• **Work to complete**
From the listing that follows, extract every line and set it down unaltered.

• **Supplied information**
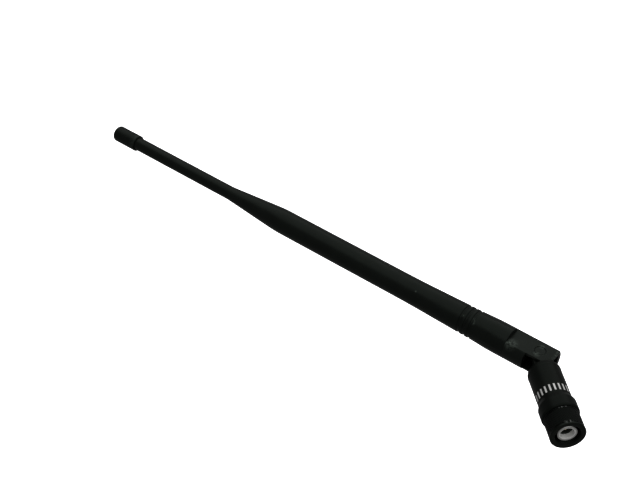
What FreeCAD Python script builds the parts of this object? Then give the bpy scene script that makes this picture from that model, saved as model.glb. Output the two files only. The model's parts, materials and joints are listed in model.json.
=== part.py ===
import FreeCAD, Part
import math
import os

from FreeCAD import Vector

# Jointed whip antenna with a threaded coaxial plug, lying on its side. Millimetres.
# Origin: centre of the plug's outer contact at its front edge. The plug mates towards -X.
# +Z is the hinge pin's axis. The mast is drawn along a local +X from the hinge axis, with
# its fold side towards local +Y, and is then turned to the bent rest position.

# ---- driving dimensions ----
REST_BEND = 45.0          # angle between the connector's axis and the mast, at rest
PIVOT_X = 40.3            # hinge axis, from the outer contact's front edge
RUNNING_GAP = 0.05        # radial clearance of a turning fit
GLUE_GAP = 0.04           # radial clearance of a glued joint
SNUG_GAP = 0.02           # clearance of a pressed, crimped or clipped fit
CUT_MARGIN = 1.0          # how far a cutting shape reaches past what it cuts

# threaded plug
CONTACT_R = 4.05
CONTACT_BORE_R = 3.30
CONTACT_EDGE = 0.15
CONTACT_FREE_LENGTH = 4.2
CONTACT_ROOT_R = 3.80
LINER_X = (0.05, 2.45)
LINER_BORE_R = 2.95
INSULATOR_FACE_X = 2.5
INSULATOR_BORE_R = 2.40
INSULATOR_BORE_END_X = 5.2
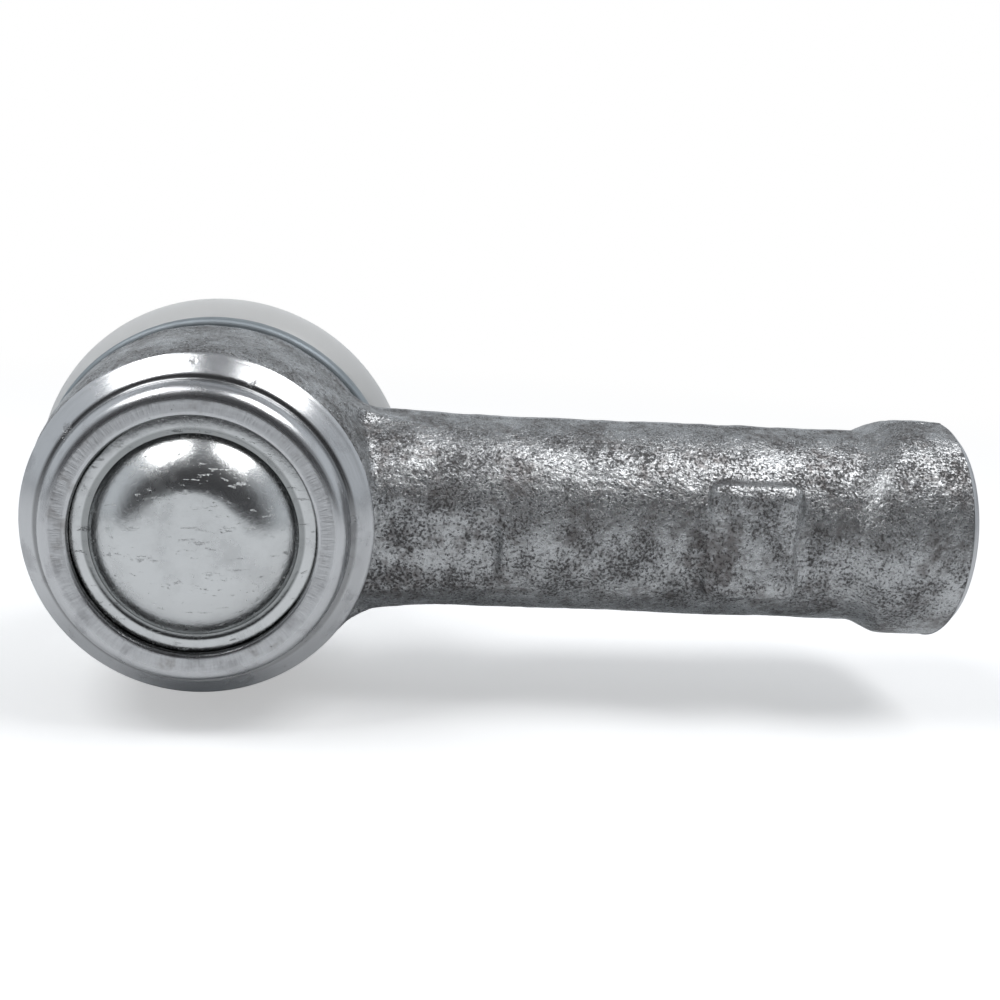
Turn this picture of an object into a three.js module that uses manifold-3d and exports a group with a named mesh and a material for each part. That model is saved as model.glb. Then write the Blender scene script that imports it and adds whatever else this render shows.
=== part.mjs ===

• **Output below**
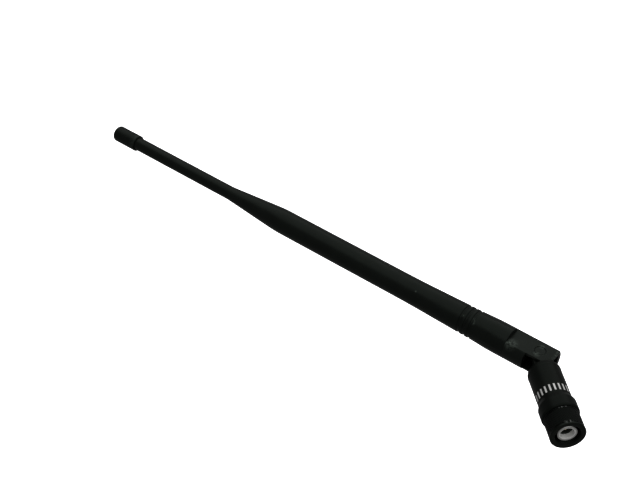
What FreeCAD Python script builds the parts of this object? Then give the bpy scene script that makes this picture from that model, saved as model.glb. Output the two files only. The model's parts, materials and joints are listed in model.json.
=== part.py ===
import FreeCAD, Part
import math
import os

from FreeCAD import Vector

# Jointed whip antenna with a threaded coaxial plug, lying on its side. Millimetres.
# Origin: centre of the plug's outer contact at its front edge. The plug mates towards -X.
# +Z is the hinge pin's axis. The mast is drawn along a local +X from the hinge axis, with
# its fold side towards local +Y, and is then turned to the bent rest position.

# ---- driving dimensions ----
REST_BEND = 45.0          # angle between the connector's axis and the mast, at rest
PIVOT_X = 40.3            # hinge axis, from the outer contact's front edge
RUNNING_GAP = 0.05        # radial clearance of a turning fit
GLUE_GAP = 0.04           # radial clearance of a glued joint
SNUG_GAP = 0.02           # clearance of a pressed, crimped or clipped fit
CUT_MARGIN = 1.0          # how far a cutting shape reaches past what it cuts

# threaded plug
CONTACT_R = 4.05
CONTACT_BORE_R = 3.30
CONTACT_EDGE = 0.15
CONTACT_FREE_LENGTH = 4.2
CONTACT_ROOT_R = 3.80
LINER_X = (0.05, 2.45)
LINER_BORE_R = 2.95
INSULATOR_FACE_X = 2.5
INSULATOR_BORE_R = 2.40
INSULATOR_BORE_END_X = 5.2
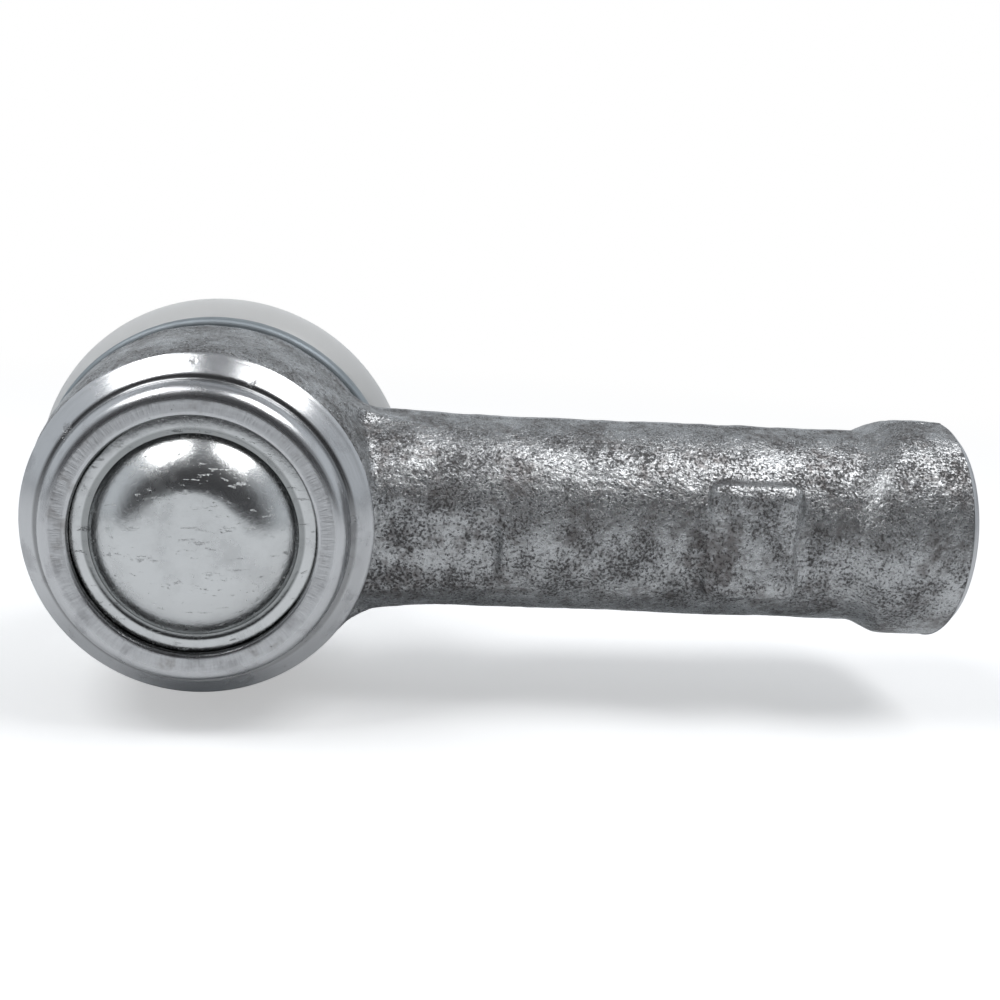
Turn this picture of an object into a three.js module that uses manifold-3d and exports a group with a named mesh and a material for each part. That model is saved as model.glb. Then write the Blender scene script that imports it and adds whatever else this render shows.
=== part.mjs ===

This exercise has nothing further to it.